A senior Israeli government official warned that Israel would strike Gaza even harder if Hamas does not accept the truce.
Israel has carried out hundreds of air strikes against targets in Gaza in the past week and amassed troops on the border of the coastal strip, but has so far refrained from a ground offensive that could quickly drive up the casualty count on both sides.
A group of senior Israeli Cabinet ministers accepted the offer today, according to a statement by the office of Prime Minister Benjamin Netanyahu. A senior government official told The Associated Press after the announcement that Israel would step up its military offensive if Hamas rejects the offer.
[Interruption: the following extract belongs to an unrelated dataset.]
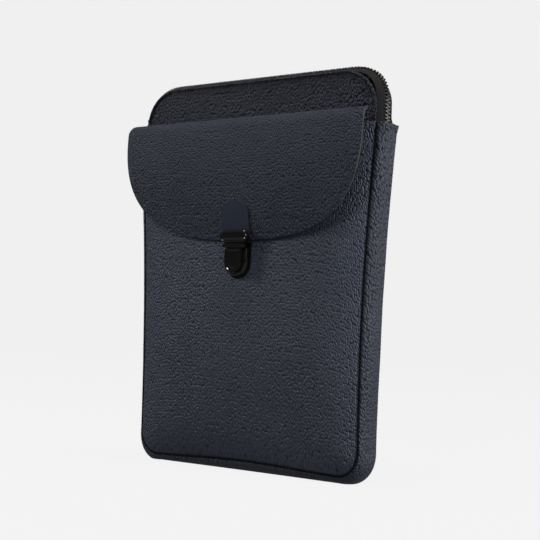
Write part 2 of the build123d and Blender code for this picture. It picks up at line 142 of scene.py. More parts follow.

"As you know, the Cabinet has accepted the Egyptian proposal. If Hamas rejects it, Israel will continue and intensify its operations and Hamas will find itself totally isolated, including in the Arab world, which supports the proposal," said the official, speaking on condition of anonymity because he was not authorized to talk to the media.
The military wing of Hamas, Izzedine al-Qassam, said in a statement on the Hamas website that the proposal "does not deserve the ink it was written with."
Hamas officials are weary of promises by Egypt and Israel to ease the border blockade. Such promises were also part of a truce that ended more than a week of fighting in 2012, but were quickly broken as violence flared again.
"It's not logical to ask people who are under aggression to cease fire and then later to negotiate terms that were not respected in the past by the Israelis," he said, referring to the 2012 truce.
Meanwhile, US Secretary of State John Kerry, who was in Vienna for negotiations over Iran's nuclear program, decided not to make an immediate trip to the Middle East today to push diplomatic efforts toward the Israel-Hamas cease-fire.